> Exercise objective: The listing below should be written out exactly; please include all of it.

> Given information:
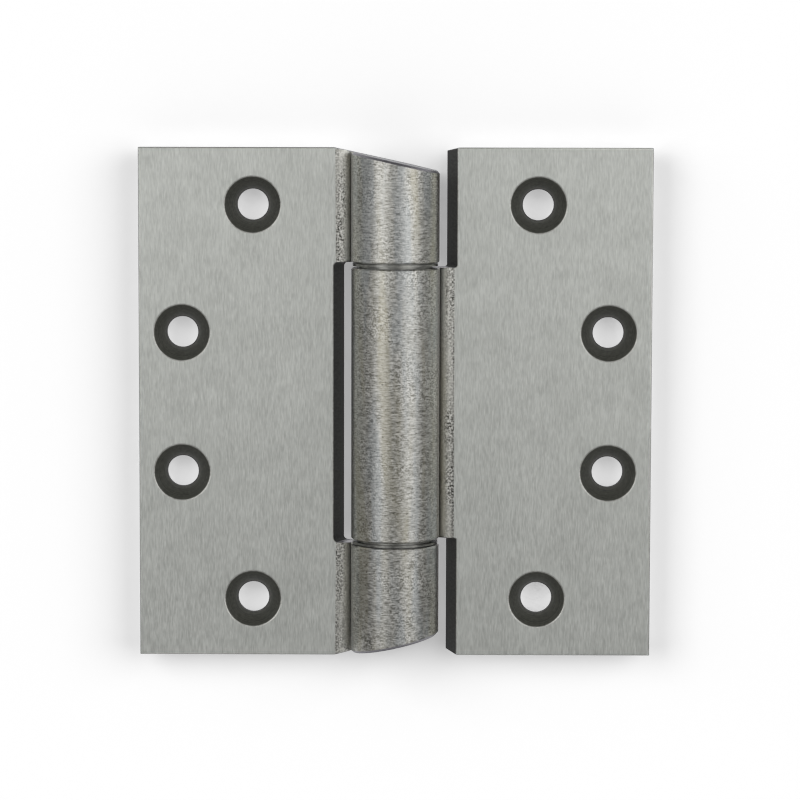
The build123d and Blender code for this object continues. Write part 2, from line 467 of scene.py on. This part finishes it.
@dataclass(frozen=True)
class PlainMetal:
    """Turned, ground, stamped or pressed metal with a grain of its own."""

    name: str
    dark: str
    light: str
    grain_mm: Triple
    roughness: tuple[float, float]
    relief_mm: float
    grain_detail: float = 3.0
    tone: Stretch = Stretch(0.35, 0.65)

    def material(self) -> Material:
        """Build the material.

        Returns:
            The material.
        """
        material, tree, place = new_material(self.name)
        marks = grain(tree, place, self.grain_mm, self.grain_detail)
        tone = add_node(tree, "ShaderNodeMapRange", self.tone.inputs(marks))
        colour = layered(tree, self.dark, [(tone, self.light)])
        dulled = Stretch(NOISE_LOW, NOISE_HIGH, *self.roughness)
        roughness = add_node(tree, "ShaderNodeMapRange", dulled.inputs(marks))
        surface(tree, colour, roughness, marks, self.relief_mm)
        return material


# Grinding lines and pores are a few hundredths of a millimetre wide. The grains below are drawn
# wider, so that they show.

# The rim of each cut, rubbed bright by the belt.
WORN_EDGE = PlainMetal(
    "rubbed_bright_edge", "#A8A8A3", "#C4C4C0", (0.6, 0.6, 0.6), (0.40, 0.50), 0.002)
# Ground ends of the knuckles and tips: greyer and duller than the knuckles, with a faint lilac tint
# that is painted reflection of the paper behind.
GROUND_END = PlainMetal(
    "ground_end_steel", "#706E73", "#8A888D", (4.0, 0.3, 0.3), (0.35, 0.50), 0.006)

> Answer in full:
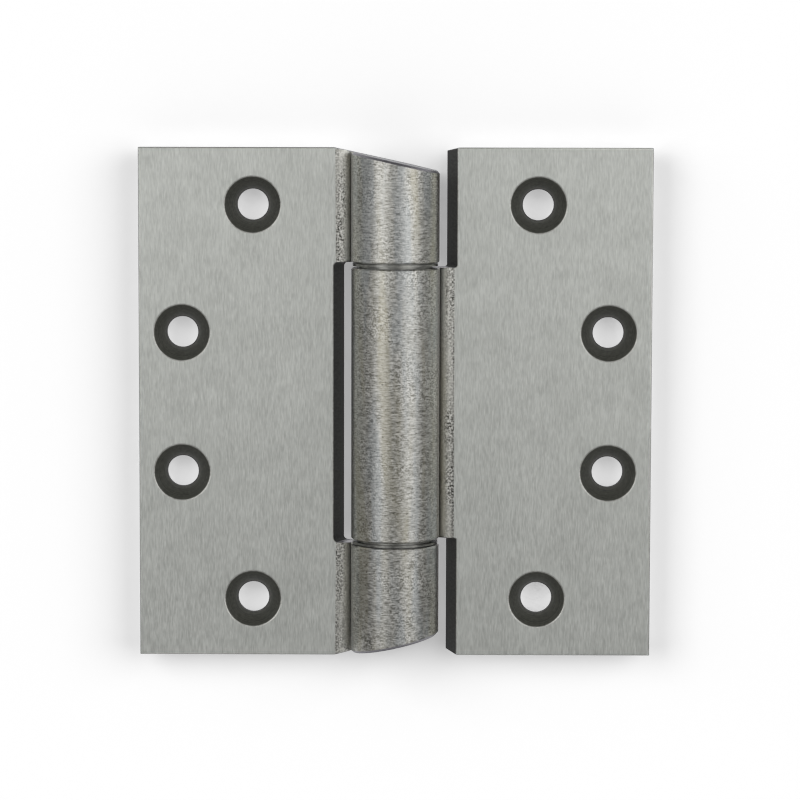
The build123d and Blender code for this object continues. Write part 2, from line 467 of scene.py on. This part finishes it.
@dataclass(frozen=True)
class PlainMetal:
    """Turned, ground, stamped or pressed metal with a grain of its own."""

    name: str
    dark: str
    light: str
    grain_mm: Triple
    roughness: tuple[float, float]
    relief_mm: float
    grain_detail: float = 3.0
    tone: Stretch = Stretch(0.35, 0.65)

    def material(self) -> Material:
        """Build the material.

        Returns:
            The material.
        """
        material, tree, place = new_material(self.name)
        marks = grain(tree, place, self.grain_mm, self.grain_detail)
        tone = add_node(tree, "ShaderNodeMapRange", self.tone.inputs(marks))
        colour = layered(tree, self.dark, [(tone, self.light)])
        dulled = Stretch(NOISE_LOW, NOISE_HIGH, *self.roughness)
        roughness = add_node(tree, "ShaderNodeMapRange", dulled.inputs(marks))
        surface(tree, colour, roughness, marks, self.relief_mm)
        return material


# Grinding lines and pores are a few hundredths of a millimetre wide. The grains below are drawn
# wider, so that they show.

# The rim of each cut, rubbed bright by the belt.
WORN_EDGE = PlainMetal(
    "rubbed_bright_edge", "#A8A8A3", "#C4C4C0", (0.6, 0.6, 0.6), (0.40, 0.50), 0.002)
# Ground ends of the knuckles and tips: greyer and duller than the knuckles, with a faint lilac tint
# that is painted reflection of the paper behind.
GROUND_END = PlainMetal(
    "ground_end_steel", "#706E73", "#8A888D", (4.0, 0.3, 0.3), (0.35, 0.50), 0.006)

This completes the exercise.